> Problem statement:
Select all lines with the string "script" in them, and copy those lines.

>> Start Supplied information

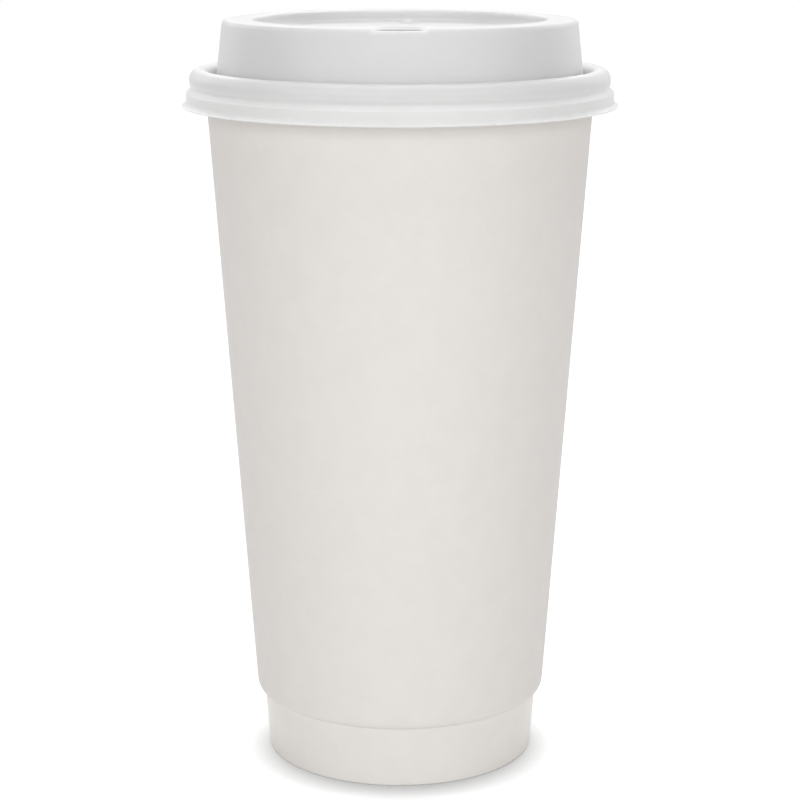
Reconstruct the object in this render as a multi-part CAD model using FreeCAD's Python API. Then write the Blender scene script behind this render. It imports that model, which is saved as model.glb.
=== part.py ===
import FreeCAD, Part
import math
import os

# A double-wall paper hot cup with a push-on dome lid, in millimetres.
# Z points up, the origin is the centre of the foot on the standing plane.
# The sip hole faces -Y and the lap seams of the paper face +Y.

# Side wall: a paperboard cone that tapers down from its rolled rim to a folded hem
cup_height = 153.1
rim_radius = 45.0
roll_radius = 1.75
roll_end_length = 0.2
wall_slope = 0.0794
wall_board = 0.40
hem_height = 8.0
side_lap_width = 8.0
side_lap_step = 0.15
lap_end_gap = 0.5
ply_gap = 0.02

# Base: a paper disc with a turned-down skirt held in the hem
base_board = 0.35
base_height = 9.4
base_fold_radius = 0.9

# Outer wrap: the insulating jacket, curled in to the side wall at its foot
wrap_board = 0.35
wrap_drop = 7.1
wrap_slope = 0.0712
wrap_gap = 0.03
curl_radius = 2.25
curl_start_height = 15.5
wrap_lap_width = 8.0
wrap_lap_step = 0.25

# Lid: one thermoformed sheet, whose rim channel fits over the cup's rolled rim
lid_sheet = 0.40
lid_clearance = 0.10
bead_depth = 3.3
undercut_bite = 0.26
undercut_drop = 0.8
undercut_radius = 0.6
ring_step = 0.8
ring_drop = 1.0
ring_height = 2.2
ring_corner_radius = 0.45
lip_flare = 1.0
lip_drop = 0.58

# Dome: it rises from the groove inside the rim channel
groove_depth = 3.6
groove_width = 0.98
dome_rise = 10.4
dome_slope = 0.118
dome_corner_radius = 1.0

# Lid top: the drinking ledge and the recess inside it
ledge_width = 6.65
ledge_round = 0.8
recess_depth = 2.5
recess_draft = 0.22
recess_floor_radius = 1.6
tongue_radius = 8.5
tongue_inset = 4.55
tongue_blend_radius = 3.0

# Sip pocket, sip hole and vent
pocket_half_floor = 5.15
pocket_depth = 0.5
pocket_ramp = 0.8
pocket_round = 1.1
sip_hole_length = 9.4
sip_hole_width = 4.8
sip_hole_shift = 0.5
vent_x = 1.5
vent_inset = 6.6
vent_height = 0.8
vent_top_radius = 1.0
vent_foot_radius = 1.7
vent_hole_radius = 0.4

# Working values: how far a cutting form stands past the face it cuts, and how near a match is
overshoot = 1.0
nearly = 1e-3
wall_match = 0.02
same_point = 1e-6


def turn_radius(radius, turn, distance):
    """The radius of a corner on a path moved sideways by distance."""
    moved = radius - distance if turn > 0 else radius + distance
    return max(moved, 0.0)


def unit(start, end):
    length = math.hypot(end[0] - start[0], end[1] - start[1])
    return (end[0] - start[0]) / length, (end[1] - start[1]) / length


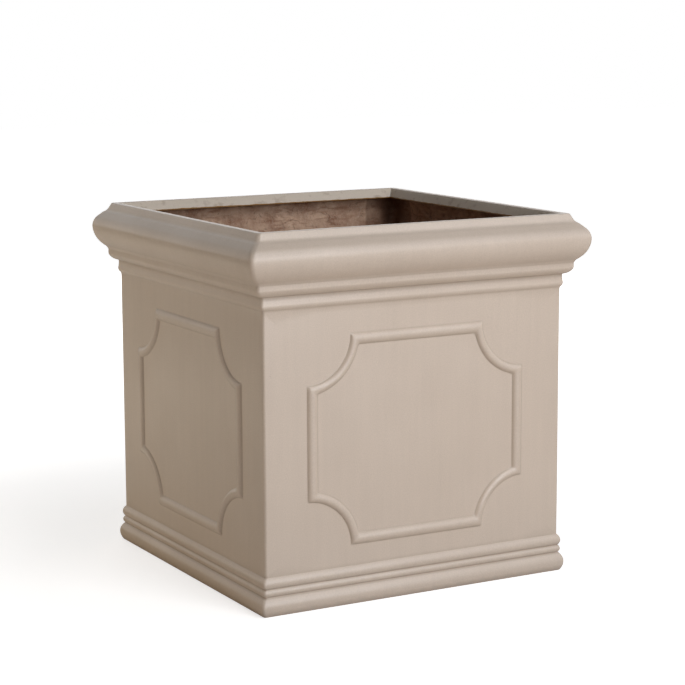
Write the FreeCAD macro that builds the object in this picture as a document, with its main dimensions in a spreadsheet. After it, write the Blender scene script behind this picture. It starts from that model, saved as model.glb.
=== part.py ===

>> End Supplied information

> In response:
Reconstruct the object in this render as a multi-part CAD model using FreeCAD's Python API. Then write the Blender scene script behind this render. It imports that model, which is saved as model.glb.
Write the FreeCAD macro that builds the object in this picture as a document, with its main dimensions in a spreadsheet. After it, write the Blender scene script behind this picture. It starts from that model, saved as model.glb.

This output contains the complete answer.